What do you think? AITA? This is what top commenters had to say:

said:

NTA. I wouldn’t want to go with the new boyfriend and his kids too, especially have they weren’t even actually invited to go! Tell mom she can come solo or not at all!

OP responded:

That’s what I told her. And honestly since it’s a year away I’d imagine she won’t even be dating him by then anyway.

said:

NTA. You had the kindness to invite your mom on a trip, and then she just invites 9 extra people without even asking you first? This is extremely rude behavior and it sounds to me like your mom just uninvited herself.

[deleted] said:

NTA. Who wants strangers tagging along on a family vacation? Especially given your mom’s painful, unstable history with men

OP responded:

Exactly. Her history is exactly why I have no intentions on really getting to know this guy.

said:

I'd be worried about her saying she's coming alone and then just showing up with him and the kids in tow, thinking she can guilt you into just dealing with it. Be prepared to be firm and stand your ground.

OP responded:

Oh she knows I can’t be guilted into letting them come, or anything else for that matter. If she doesn’t, and tries to do what you said, they’ll be sleeping in their car and I won’t feel the least bit bad about it.

said:

NAH - I wouldn’t go, it would be uncomfortable to be in a house with people I don’t know and don’t really want to know.

OP responded:

Well I’m paying for it so I’m going lol she can either go without her boyfriend or come up with her own money to get her own place. I just wasn’t sure if maybe I was being a bit unreasonable about it.

ShelbiLee said:

NTA. You invited your mother to share your vacation rental. You did not invite her and her guests to share your vacation rental. She has no business inviting other people to share your vacation rental without prior consent from you.

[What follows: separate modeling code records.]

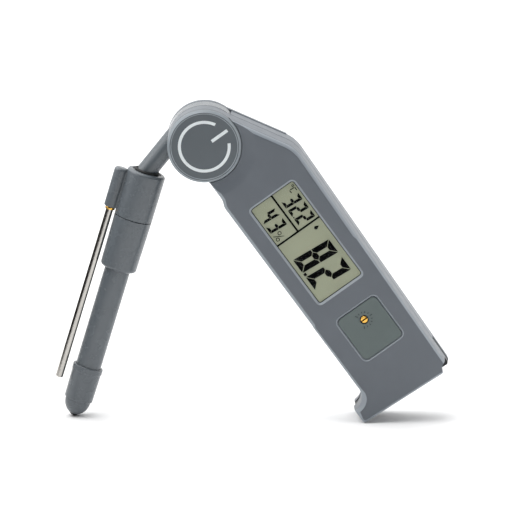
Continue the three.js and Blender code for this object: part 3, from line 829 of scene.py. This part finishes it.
def rear_shell():
    """The rear shell with its ear, the sleeves of the case screws and all holes."""
    shell = loft(shell_rings(BACK, -1, BACK_EDGE, PARTING + SEAM))
    shell = cut(
        shell,
        pin(0, 0, DRUM_CLEAR_R, -PAST_Y, PAST_Y),
        rear_cavity(),
        block(TRAY_ROOM_X, PAST_X, -PAST_Y, TRAY_ROOM_BACK, -PAST_Z, PAST_Z),
    )
    shell = join(shell, rounded_slab(ear_outline, REAR_EAR_FRONT, BACK, EAR_EDGE, BACK_EDGE))
    sleeves = [pin(x, z, SLEEVE_R, SLEEVE_FRONT, BACK - 1, 32) for x, z in CASE_SCREWS]
    shell = join(shell, *sleeves)
    holes = [
        pin(0, 0, AXLE_R + AXLE_PLAY, -PAST_Y, PAST_Y),
        pin(0, 0, *AXLE_SCREW_ROOM, PAST_Y),
    ]
    for x, z in CASE_SCREWS:
        holes.append(pin(x, z, SHANK_HOLE_R, -PAST_Y, PAST_Y, 24))
        holes.append(pin(x, z, HEAD_HOLE_R, HEAD_HOLE_FRONT, PAST_Y, 32))
    shell = cut(shell, *holes)
    place(shell, "rear_case", BODY, CASE, "meter_body", ["rear_shell"], 30)


def back_screw(name, node, x, z, head_r, head_back, head_height, shank_r, shank_end, slot_depth):
    """A screw with a low round head and a cross recess, put in from the back."""
    under_head = head_back - head_height
    corners = [
        (shank_end, 0, 0),
        (shank_end, shank_r, 0.2),
        (under_head, shank_r, 0),
        (under_head, head_r, 0.15),
        (head_back, head_r, 0.45),
        (head_back, 0, 0),
    ]
    screw = turned(corners, (x, z), "Y", 48, 4)
    arm = head_r * SLOT_REACH
    half = head_r * SLOT_HALF_WIDTH
    bottom = head_back - slot_depth
    screw = cut(
        screw,
        block(x - arm, x + arm, bottom, head_back + 1, z - half, z + half),
        block(x - half, x + half, bottom, head_back + 1, z - arm, z + arm),
    )
    place(screw, name, BODY, STEEL_PLAIN, "meter_body", [node], 30)


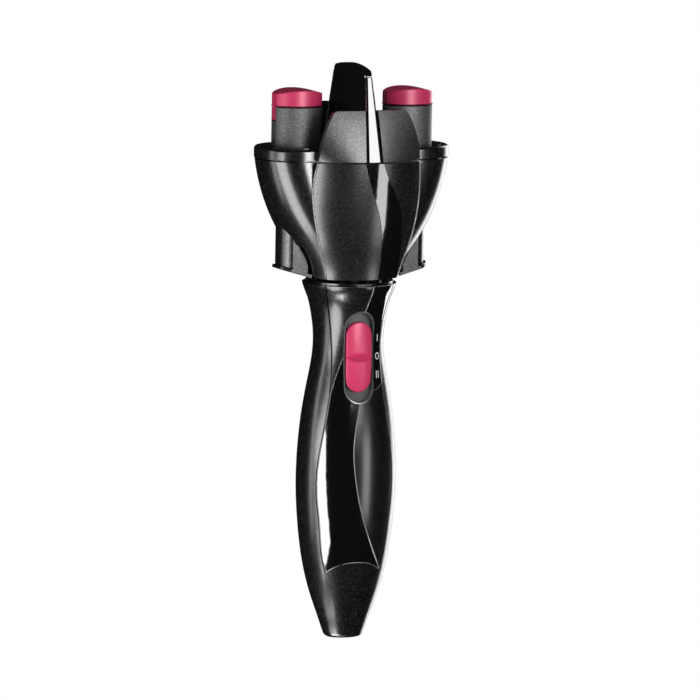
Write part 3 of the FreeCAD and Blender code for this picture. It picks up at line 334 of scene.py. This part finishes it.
def plain(name, colour, roughness, metallic=0.0, texture=MOULDED, strength=CAST_STRENGTH):
    """Moulded or metal part with a faint surface texture."""
    finish = Finish(name, Metallic=metallic)
    cast = finish.noise(texture, detail=3.0)
    darker = tuple(CAST_SHADE * c for c in colour) + (1,)
    finish.wire(
        Base_Color=finish.mix(cast, darker, colour + (1,)),
        Roughness=roughness + (cast - 0.5) * CAST_GLOSS,
        Normal=finish.bump(cast, strength, RELIEF))
    return finish.material


mark_grey = plain("mark_grey", (0.62, 0.62, 0.63), roughness=0.5, strength=SMOOTH_STRENGTH)
bezel_grey = plain(
    "bezel_grey", (0.30, 0.30, 0.31), roughness=0.25, metallic=0.8, strength=SMOOTH_STRENGTH)
dark_steel = plain("dark_steel", (0.02, 0.02, 0.022), roughness=0.35, metallic=1.0, texture=BRUSHED)
print("plain finishes:", bezel_grey.name, mark_grey.name, dark_steel.name)

# %% [markdown]
# ## Dress the solids
# Every solid takes the finish of its material slot, and a few take one that suits them better. Smooth
# shading runs over the curved faces and stops at real edges. Those could be marked by hand, but the
# angle between two faces finds them all at once.

# %% One finish for each slot
slot_finish = {
    "satin_black": satin_black,
    "gloss_black": gloss_black,
    "satin_graphite": satin_graphite,
    "pink": pink,
    "bezel_grey": bezel_grey,
    "switch_grey": plain("switch_grey", (0.095, 0.093, 0.096), roughness=0.55),
    "natural_nylon": plain("natural_nylon", (0.78, 0.76, 0.70), roughness=0.5),
    "steel": plain("steel", (0.55, 0.55, 0.56), roughness=0.3, metallic=1.0, texture=BRUSHED),
    "bronze": plain("bronze", (0.60, 0.42, 0.20), roughness=0.4, metallic=1.0, texture=SINTERED),
    "cell_jacket": plain("cell_jacket", (0.10, 0.10, 0.11), roughness=0.3),
    "board": plain("board", (0.02, 0.14, 0.06), roughness=0.4),
    "lead_sleeve": plain("lead_sleeve", (0.35, 0.02, 0.02), roughness=0.5)}
own_finish = {
    "front_petal": petal_black, "back_petal": petal_black,
    "front_shield": shield_black_painted_light, "back_shield": shield_black_painted_light,
    "left_hook_disc": deck_black_painted_shade, "right_hook_disc": deck_black_painted_shade, "neck_collar": deck_black_painted_shade,
    "left_push_tube": tube_black_painted_shade, "right_push_tube": tube_black_painted_shade,
    "head_spindle": dark_steel, "neck_bearing": dark_steel}
print(len(slot_finish), "slots,", len(own_finish), "solids with a finish of their own")

# %% Finish every solid
SHARP_ANGLE = math.radians(28)
slot_of = {part["node"]: part["material_slot"] for part in frame["record"]["subparts"]}


def dress(name, material):
    mesh = nodes[name].data
    mesh.materials.clear()
    mesh.materials.append(material)
    mesh.shade_smooth()
    mesh.set_sharp_from_angle(angle=SHARP_ANGLE)


for name in nodes:
    dress(name, own_finish.get(name, slot_finish[slot_of[name]]))
print("dressed", len(nodes), "solids")

# %% [markdown]
# ## Rim lines
# The mouldings meet in fine beads that show as thin light lines: down both sides of the petals, along
# the gloss ribbon and round the front cover. On the petals and the ribbon the beads wear a lighter paint,
# a painted highlight on top of the light that their round shape catches. A bead could be drawn by hand
# as a curve, but it would have to move whenever the shell changes. So it is found on the solid itself: a
# rim is an edge between the cut side of a panel and its outer skin.


# %% Find the rims
def rim_edges(mesh, is_cut, is_skin, wanted):
    """Edges of a mesh between a cut face and the outer skin, where wanted(middle) holds."""
    found = []
    for edge in mesh.edges:
        if len(edge.link_faces) != 2:
            continue
        middle = (edge.verts[0].co + edge.verts[1].co) / 2
        if not wanted(middle):
            continue
        first, second = (face.normal for face in edge.link_faces)
        if (is_cut(first) and is_skin(second)) or (is_cut(second) and is_skin(first)):
            found.append(edge)
    return found


# %% [markdown]
# Which faces are cut and which are skin is told by their normals, whose parts along the axes run from
# -1 to 1. A panel that is cut straight back has sides that face neither forwards nor backwards.

# %% Tests on a face's normal
STRAIGHT_BACK = 0.03
SIDEWAYS = 0.94
DOWNWARDS = 0.9
OUTWARDS = 0.15
UPRIGHT = 0.3


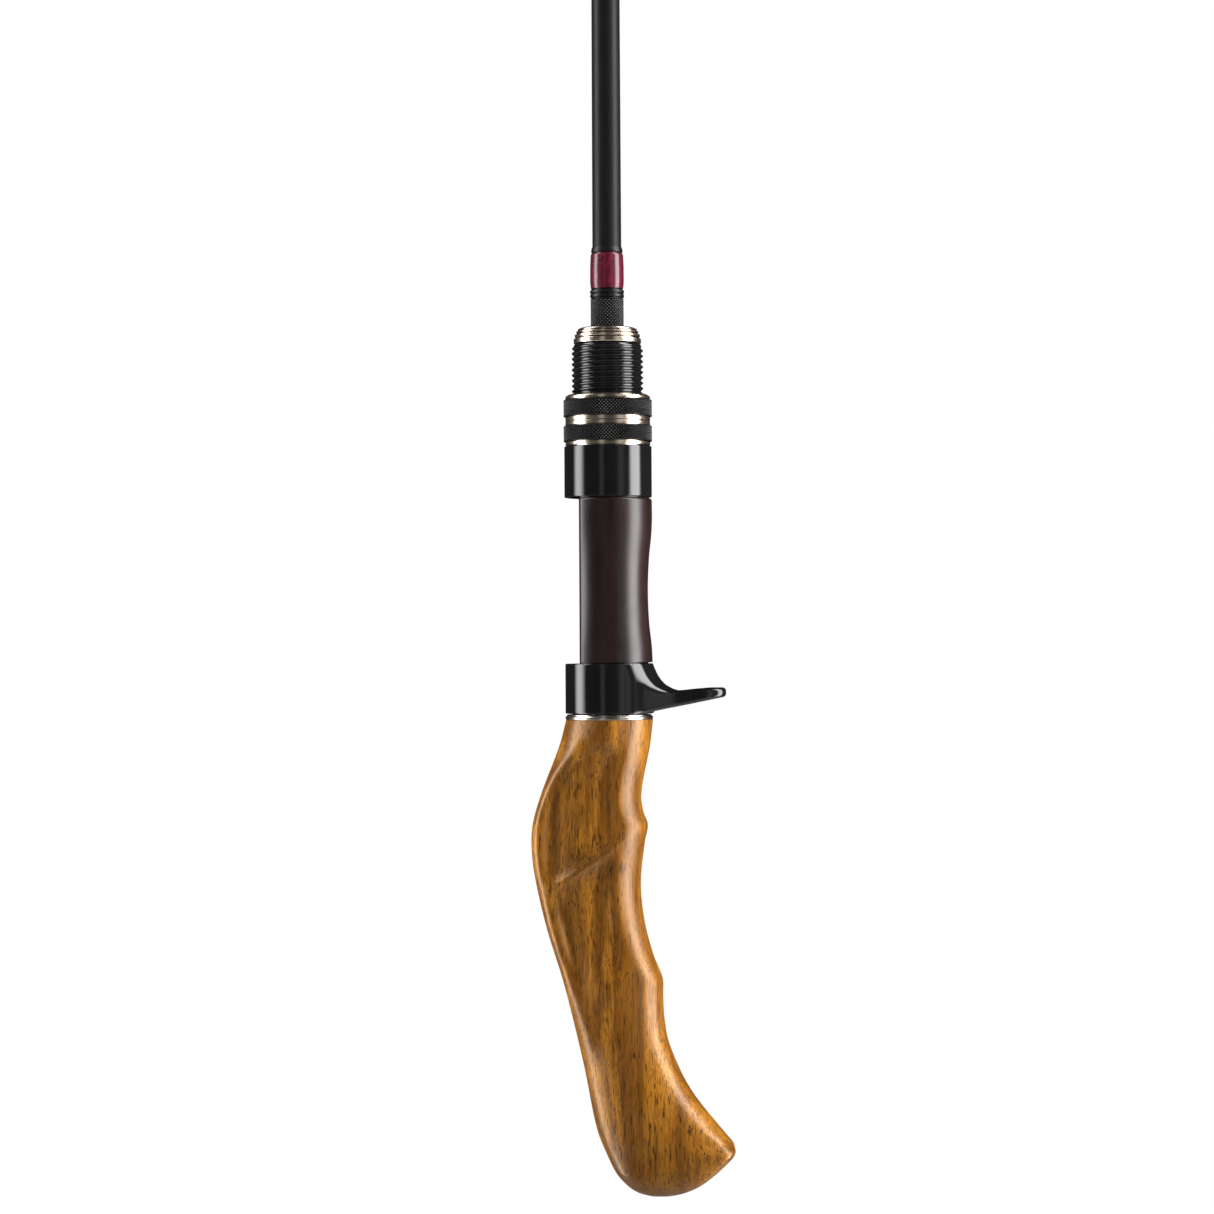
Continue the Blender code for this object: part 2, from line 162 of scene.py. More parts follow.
def makeSoftBoxes():
    tall = boxShape["high"] - boxShape["low"]
    middle = (boxShape["high"] + boxShape["low"]) / 2
    for name, box in softBoxes.items():
        data = bpy.data.lights.new(name, "AREA")
        data.shape = "RECTANGLE"
        data.size = 2 * boxShape["reach"] * math.tan(math.radians(box["spread"] / 2))
        data.size_y = tall
        data.energy = box["radiance"] * math.pi * data.size * tall
        fadeAcross(data, box["fade"])
        light = bpy.data.objects.new(name, data)
        bpy.context.scene.collection.objects.link(light)
        angle = math.radians(box["azimuth"])
        light.location = (boxShape["reach"] * math.sin(angle),
                          -boxShape["reach"] * math.cos(angle), middle)
        away = Vector((light.location.x, light.location.y, 0.0))
        light.rotation_euler = (-away).to_track_quat("-Z", "Y").to_euler()
        light.visible_camera = False


# ambient light in front of the rod and behind it, and the floor, which the camera sees as white
studioSet = {"front": 0.035, "back": 0.02, "floorDrop": 0.9, "floorSize": 160.0,
             "floorColour": (0.55, 0.55, 0.55)}


def makeStudio():
    scene = bpy.context.scene
    scene.view_settings.view_transform = "Standard"
    scene.view_settings.look = "None"
    scene.world = bpy.data.worlds.new("studioAir")
    scene.world.use_nodes = True
    air = NodeWork(scene.world.node_tree)
    air.nodes.clear()
    depth = air.split(air.add("TexCoord").outputs["Generated"])[1]
    strength = air.ranged(depth, -0.8, 0.6, studioSet["front"], studioSet["back"])
    ambient = air.add("Background", {"Color": (1, 1, 1), "Strength": strength})
    white = air.add("Background", {"Color": (1, 1, 1)})
    air.cameraSees(white.outputs[0], ambient.outputs[0], air.add("OutputWorld").inputs[0])

    bpy.ops.mesh.primitive_plane_add(size=studioSet["floorSize"])
    floor = bpy.context.object
    floor.name = "studioFloor"
    floor.location.z = cadBounds[0][2] - studioSet["floorDrop"]
    pale = Finish("paleFloor", Base_Color=studioSet["floorColour"], Roughness=0.9)
    pale.cameraSees(pale.add("Emission").outputs[0], pale.shader.outputs[0],
                    pale.nodes["Material Output"].inputs[0])
    floor.data.materials.append(pale.material)


def newPiece(name, points, faces, sharp=35.0):
    # points in millimetres
    mesh = bpy.data.meshes.new(name)
    mesh.from_pydata((np.asarray(points, dtype=float) * mm).tolist(), [], [list(f) for f in faces])
    mesh.validate()
    mesh.shade_smooth()
    mesh.set_sharp_from_angle(angle=math.radians(sharp))
    piece = bpy.data.objects.new(name, mesh)
    bpy.context.scene.collection.objects.link(piece)
    return piece


def gridFaces(rows, cols, closeRows):
    faces = []
    last = rows if closeRows else rows - 1
    for r in range(last):
        a, b = r * cols, ((r + 1) % rows) * cols
        for c in range(cols):
            d = (c + 1) % cols
            faces.append((a + c, a + d, b + d, b + c))
    return faces


def ringPiece(name, rows, closeRows=True, sharp=35.0):
    # rows of points round the piece, from low to high on the outside; ends are capped when open
    rows = np.asarray(rows, dtype=float)
    count, cols = rows.shape[:2]
    faces = gridFaces(count, cols, closeRows)
    if not closeRows:
        faces.append(tuple(range(cols - 1, -1, -1)))
        faces.append(tuple(range((count - 1) * cols, count * cols)))
    return newPiece(name, rows.reshape(-1, 3), faces, sharp)


def circleRow(radius, z, sides, centreX=0.0):
    angle = np.arange(sides) * math.tau / sides
    return np.stack([centreX + radius * np.cos(angle), radius * np.sin(angle),
                     np.full(sides, float(z))], axis=1)


def rounded(profile, steps=5):
    # fillets the corners of a closed (radius, z, fillet) profile
    out = []
    count = len(profile)
    for i in range(count):
        here = Vector(profile[i][:2])
        fillet = profile[i][2] if len(profile[i]) > 2 else 0.0
        before, after = Vector(profile[i - 1][:2]), Vector(profile[(i + 1) % count][:2])
        if fillet <= 0.0:
            out.append(tuple(here))
            continue
        back, on = (before - here), (after - here)
        room = min(fillet, 0.49 * back.length, 0.49 * on.length)
        start, end = here + back.normalized() * room, here + on.normalized() * room
        for k in range(steps + 1):
            t = k / steps
            out.append(tuple(start * (1 - t) ** 2 + here * 2 * t * (1 - t) + end * t * t))
    return out


def span(node):
    # lowest and highest z and the radius across, in millimetres
    low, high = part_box(node)
    return low[2] / mm, high[2] / mm, (high[1] - low[1]) / 2 / mm


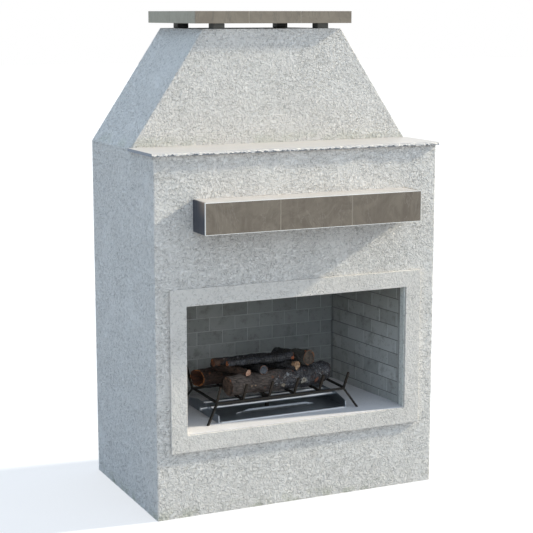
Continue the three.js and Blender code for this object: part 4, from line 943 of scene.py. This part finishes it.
# %% The brick-laying tree
def brick_tree():
    numbers = ("Length", "Height", "Thickness", "Seam", "First course", "Strip start", "Strip end")
    tree, given, made = new_tree("running_bond", "Geometry", {
        **dict.fromkeys(numbers, "Float"), "Seed": "Int", "Brick": "Object",
        "Brick finish": "Material", "Mortar finish": "Material",
    })
    length, height, thickness, seam, first, strip_start, strip_end = map(given.get, numbers)
    shortest = 0.012  # no brick is cut shorter or lower than this
    recess = 0.0022  # how far the mortar lies behind the bricks' faces

    def chance(low=0.0, high=1.0):
        node = put(tree, "FunctionNodeRandomValue", {"Seed": given["Seed"]}, data_type="FLOAT")
        for socket in (s for s in node.inputs if s.enabled and s.name in ("Min", "Max")):
            feed(socket, low if socket.name == "Min" else high)
        return next(Value(s) for s in node.outputs if s.enabled)

    def block(middle, width, depth, thick):
        """A plain block as high as the panel; middle and depth say where its centre is."""
        cube = put(tree, "GeometryNodeMeshCube", {"Size": combine(tree, width, thick, height)})
        place = combine(tree, middle, depth, height * 0.5)
        return put(tree, "GeometryNodeTransform", {"Geometry": cube, "Translation": place})

    columns, rows = 14, 12
    grid = put(tree, "GeometryNodeMeshGrid", {
        "Size X": brick_length * (columns - 1), "Size Y": course * (rows - 1),
        "Vertices X": columns, "Vertices Y": rows,
    })
    x, y, _ = Value(put(tree, "GeometryNodeInputPosition").outputs[0]).xyz()
    row = ((y + course * (rows - 1) / 2) / course).maths("ROUND")
    column = ((x + brick_length * (columns - 1) / 2) / brick_length).maths("ROUND")
    odd = row.maths("FLOORED_MODULO", 2.0)
    left = seam + (column + odd * 0.5) * brick_length - brick_length * 2
    low = first + (row - 1.0) * course
    x0 = left.maths("MAXIMUM", strip_start)
    x1 = (left + brick_length).maths("MINIMUM", length - strip_end)
    z0 = low.maths("MAXIMUM", 0.0)
    z1 = (low + course).maths("MINIMUM", height)
    wide, tall = x1 - x0, z1 - z0
    keep = wide.maths("GREATER_THAN", shortest) * tall.maths("GREATER_THAN", shortest)
    centre = combine(tree, (x0 + x1) * 0.5, chance(0.0, 0.0009), (z0 + z1) * 0.5)
    size = combine(tree, (wide - joint) / (brick_length - joint), 1.0,
                   (tall - joint) / (course - joint))
    held = put(tree, "GeometryNodeStoreNamedAttribute", {
        "Geometry": grid, "Name": "size", "Value": size,
    }, data_type="FLOAT_VECTOR", domain="POINT")
    points = put(tree, "GeometryNodeMeshToPoints", {
        "Mesh": held, "Selection": keep, "Position": centre,
    })
    brick = put(tree, "GeometryNodeObjectInfo", {"Object": given["Brick"]})
    laid = put(tree, "GeometryNodeInstanceOnPoints", {
        "Points": points, "Instance": brick.outputs["Geometry"],
        "Scale": stored(tree, "size", "FLOAT_VECTOR"),
    })
    toned = put(tree, "GeometryNodeStoreNamedAttribute", {
        "Geometry": laid, "Name": "tone", "Value": chance(),
    }, data_type="FLOAT", domain="INSTANCE")
    whole = put(tree, "GeometryNodeJoinGeometry")
    for width, middle in (
        (strip_start, strip_start * 0.5), (strip_end, length - strip_end * 0.5),
    ):
        plank = painted(tree, block(middle, width, 0.0034, 0.006), given["Brick finish"])
        wanted = put(tree, "GeometryNodeSwitch", {
            "Switch": width.maths("GREATER_THAN", 0.001), "True": plank,
        }, input_type="GEOMETRY")
        feed(whole.inputs[0], wanted)
    feed(whole.inputs[0], realised(tree, toned, given["Brick finish"]))
    back = thickness - recess
    bed = block(length * 0.5, length, back * 0.5 + recess, back)
    feed(whole.inputs[0], painted(tree, bed, given["Mortar finish"]))
    feed(made[0], whole)
    return tree


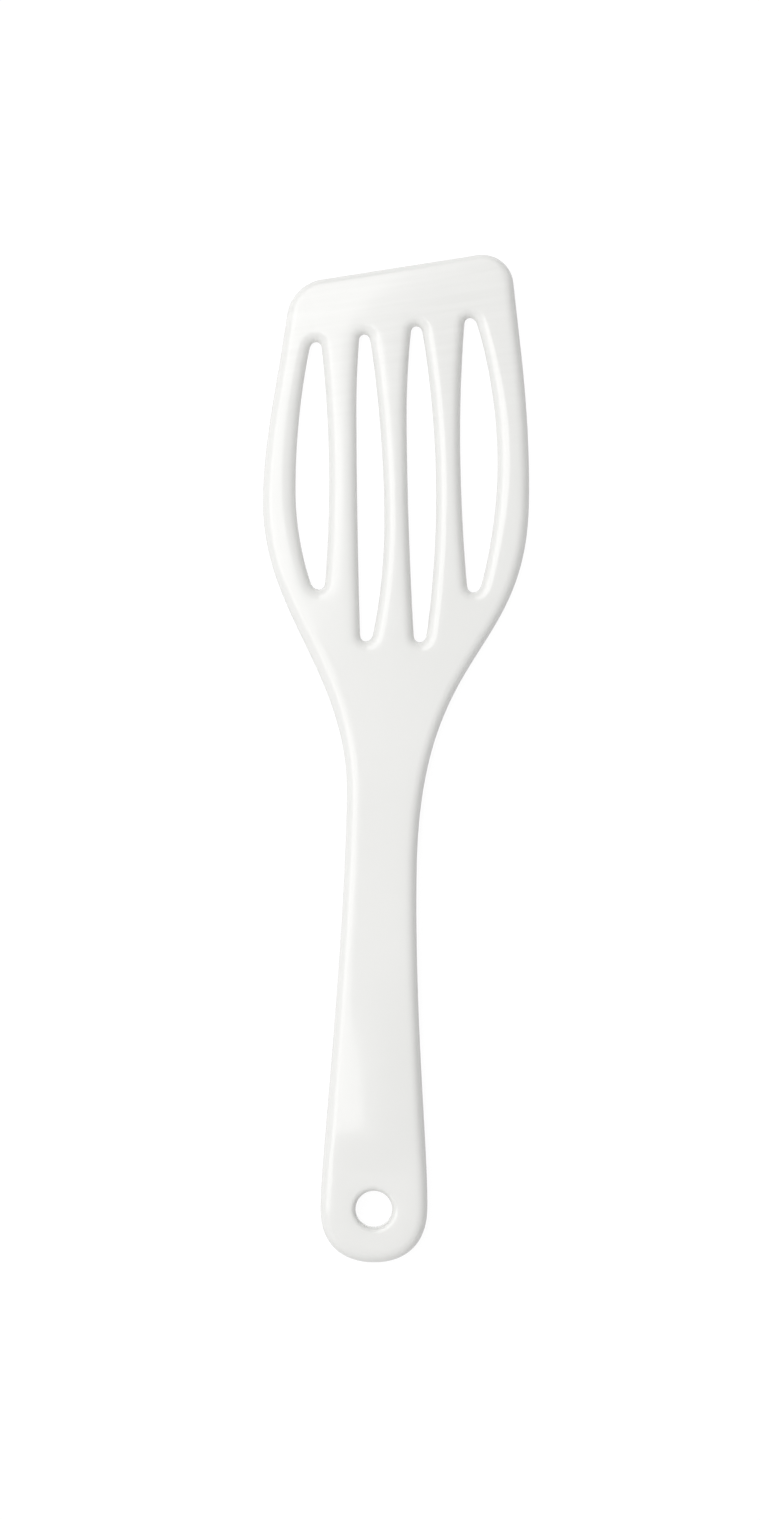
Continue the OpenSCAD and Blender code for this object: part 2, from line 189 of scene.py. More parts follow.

Mom has options though. Mom can get her own place to accommodate her group. Mom can vacation solo and stay with you at your rental. Mom can not go on this specific family vacation. Mom can plan her own vacation elsewhere for this specific time period and make her own rules about inviting people. See, she has options.

Have a great trip next year and remember Myrtle is nothing like your fond memories of vacations past. Lol

OP responded:

Thanks! I know it’s a bit rough down there now and it definitely wasn’t on my list of vacation spots lol luckily we’re staying in Lakewood so we aren’t out and about in all the chaos tho.

She later shared this brief update:

Update: so ever since I posted this my mother has been adamant about not going if her boyfriend can’t and that I’m an @$$hole. Until about 10 minutes ago when she sent me a text message saying to let her know when I need money for the villa lol. I haven’t texted back cause I know when I say “I thought you weren’t going?”

She’s just gonna get mad and throw a fit again but at this point I already planned on paying for the villa myself and just having a shit ton of extra room. What do y’all think?